=== PROBLEM ===
The listing below contains a span that opens with the line containing "front_bezel();" and closes with the line containing "obj.matrix_parent_inverse = Matrix.Identity(4)". Return that span exactly.

=== DATA SHOWN ===
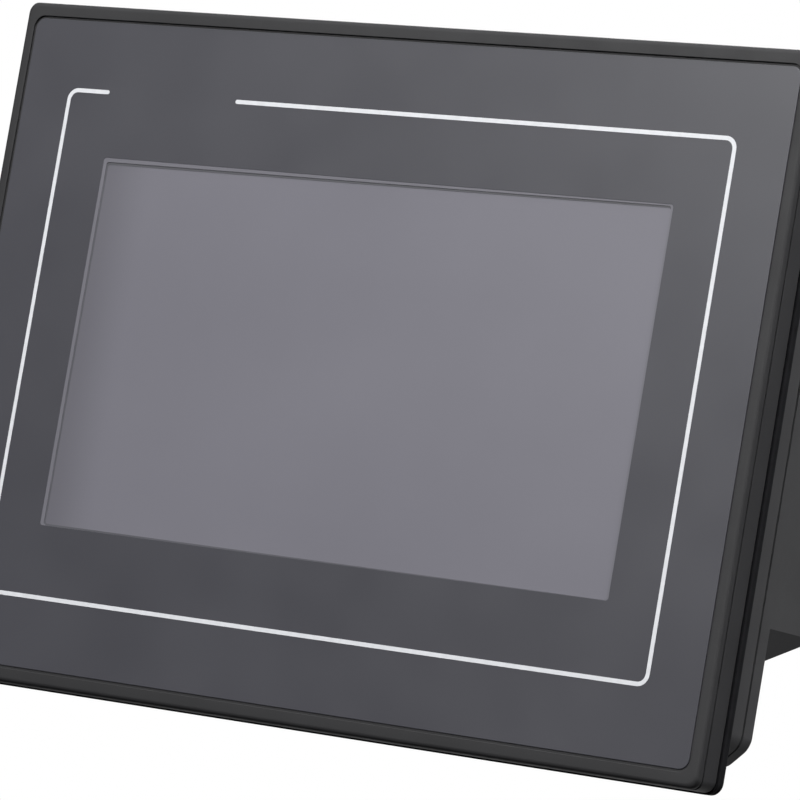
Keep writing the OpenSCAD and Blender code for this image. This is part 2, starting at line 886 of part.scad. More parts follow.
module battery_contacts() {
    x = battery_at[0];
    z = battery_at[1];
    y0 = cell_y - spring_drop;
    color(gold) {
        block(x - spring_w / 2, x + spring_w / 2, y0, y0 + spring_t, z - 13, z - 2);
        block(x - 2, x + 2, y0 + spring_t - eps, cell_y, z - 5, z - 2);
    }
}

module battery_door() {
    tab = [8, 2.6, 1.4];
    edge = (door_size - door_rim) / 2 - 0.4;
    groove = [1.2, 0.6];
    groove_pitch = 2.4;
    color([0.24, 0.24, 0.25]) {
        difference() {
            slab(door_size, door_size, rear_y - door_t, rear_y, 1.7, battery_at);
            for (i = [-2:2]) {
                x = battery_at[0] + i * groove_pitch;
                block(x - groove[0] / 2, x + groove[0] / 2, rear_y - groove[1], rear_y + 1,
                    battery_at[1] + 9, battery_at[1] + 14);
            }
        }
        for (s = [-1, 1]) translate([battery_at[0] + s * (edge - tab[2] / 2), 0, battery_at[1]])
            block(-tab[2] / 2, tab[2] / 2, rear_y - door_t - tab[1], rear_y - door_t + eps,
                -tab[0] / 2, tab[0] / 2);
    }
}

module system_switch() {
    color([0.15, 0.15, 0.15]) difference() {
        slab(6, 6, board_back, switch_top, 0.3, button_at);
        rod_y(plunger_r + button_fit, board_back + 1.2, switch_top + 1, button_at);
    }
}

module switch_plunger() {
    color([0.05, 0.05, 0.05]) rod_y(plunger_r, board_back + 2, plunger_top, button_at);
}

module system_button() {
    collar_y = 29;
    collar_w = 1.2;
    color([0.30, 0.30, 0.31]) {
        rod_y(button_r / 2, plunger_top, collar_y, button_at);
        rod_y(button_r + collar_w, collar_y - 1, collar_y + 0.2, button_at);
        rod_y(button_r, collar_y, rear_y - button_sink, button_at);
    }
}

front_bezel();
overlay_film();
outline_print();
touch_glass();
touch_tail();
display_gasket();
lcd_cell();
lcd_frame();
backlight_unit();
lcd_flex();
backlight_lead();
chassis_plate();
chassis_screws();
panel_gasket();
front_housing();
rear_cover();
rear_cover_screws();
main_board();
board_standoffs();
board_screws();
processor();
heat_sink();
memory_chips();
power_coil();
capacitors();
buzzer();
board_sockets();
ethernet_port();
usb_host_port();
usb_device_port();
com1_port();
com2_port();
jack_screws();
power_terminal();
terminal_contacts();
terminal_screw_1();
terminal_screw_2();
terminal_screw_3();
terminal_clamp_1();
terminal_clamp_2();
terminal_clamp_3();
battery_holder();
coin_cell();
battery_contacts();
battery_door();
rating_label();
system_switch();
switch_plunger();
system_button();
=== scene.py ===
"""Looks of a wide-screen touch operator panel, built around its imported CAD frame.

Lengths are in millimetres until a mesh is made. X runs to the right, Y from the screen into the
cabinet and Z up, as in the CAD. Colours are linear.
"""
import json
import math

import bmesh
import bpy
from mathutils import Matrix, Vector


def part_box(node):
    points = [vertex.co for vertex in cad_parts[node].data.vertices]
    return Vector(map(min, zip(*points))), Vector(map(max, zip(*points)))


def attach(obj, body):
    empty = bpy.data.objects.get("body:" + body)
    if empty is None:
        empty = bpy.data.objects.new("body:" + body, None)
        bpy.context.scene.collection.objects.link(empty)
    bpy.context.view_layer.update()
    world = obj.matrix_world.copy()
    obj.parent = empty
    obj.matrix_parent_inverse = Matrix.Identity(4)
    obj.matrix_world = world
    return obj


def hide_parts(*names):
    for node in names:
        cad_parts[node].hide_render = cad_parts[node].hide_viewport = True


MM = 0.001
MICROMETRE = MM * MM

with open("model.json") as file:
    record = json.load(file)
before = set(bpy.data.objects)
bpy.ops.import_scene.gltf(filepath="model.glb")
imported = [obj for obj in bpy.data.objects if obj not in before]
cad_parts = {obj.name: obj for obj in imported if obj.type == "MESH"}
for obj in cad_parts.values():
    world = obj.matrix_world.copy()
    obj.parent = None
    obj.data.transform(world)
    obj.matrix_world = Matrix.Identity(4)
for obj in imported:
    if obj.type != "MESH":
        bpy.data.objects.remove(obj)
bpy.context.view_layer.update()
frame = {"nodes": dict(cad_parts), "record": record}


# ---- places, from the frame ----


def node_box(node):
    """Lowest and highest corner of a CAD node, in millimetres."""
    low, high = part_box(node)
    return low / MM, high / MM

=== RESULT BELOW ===
front_bezel();
overlay_film();
outline_print();
touch_glass();
touch_tail();
display_gasket();
lcd_cell();
lcd_frame();
backlight_unit();
lcd_flex();
backlight_lead();
chassis_plate();
chassis_screws();
panel_gasket();
front_housing();
rear_cover();
rear_cover_screws();
main_board();
board_standoffs();
board_screws();
processor();
heat_sink();
memory_chips();
power_coil();
capacitors();
buzzer();
board_sockets();
ethernet_port();
usb_host_port();
usb_device_port();
com1_port();
com2_port();
jack_screws();
power_terminal();
terminal_contacts();
terminal_screw_1();
terminal_screw_2();
terminal_screw_3();
terminal_clamp_1();
terminal_clamp_2();
terminal_clamp_3();
battery_holder();
coin_cell();
battery_contacts();
battery_door();
rating_label();
system_switch();
switch_plunger();
system_button();
=== scene.py ===
"""Looks of a wide-screen touch operator panel, built around its imported CAD frame.

Lengths are in millimetres until a mesh is made. X runs to the right, Y from the screen into the
cabinet and Z up, as in the CAD. Colours are linear.
"""
import json
import math

import bmesh
import bpy
from mathutils import Matrix, Vector


def part_box(node):
    points = [vertex.co for vertex in cad_parts[node].data.vertices]
    return Vector(map(min, zip(*points))), Vector(map(max, zip(*points)))


def attach(obj, body):
    empty = bpy.data.objects.get("body:" + body)
    if empty is None:
        empty = bpy.data.objects.new("body:" + body, None)
        bpy.context.scene.collection.objects.link(empty)
    bpy.context.view_layer.update()
    world = obj.matrix_world.copy()
    obj.parent = empty
    obj.matrix_parent_inverse = Matrix.Identity(4)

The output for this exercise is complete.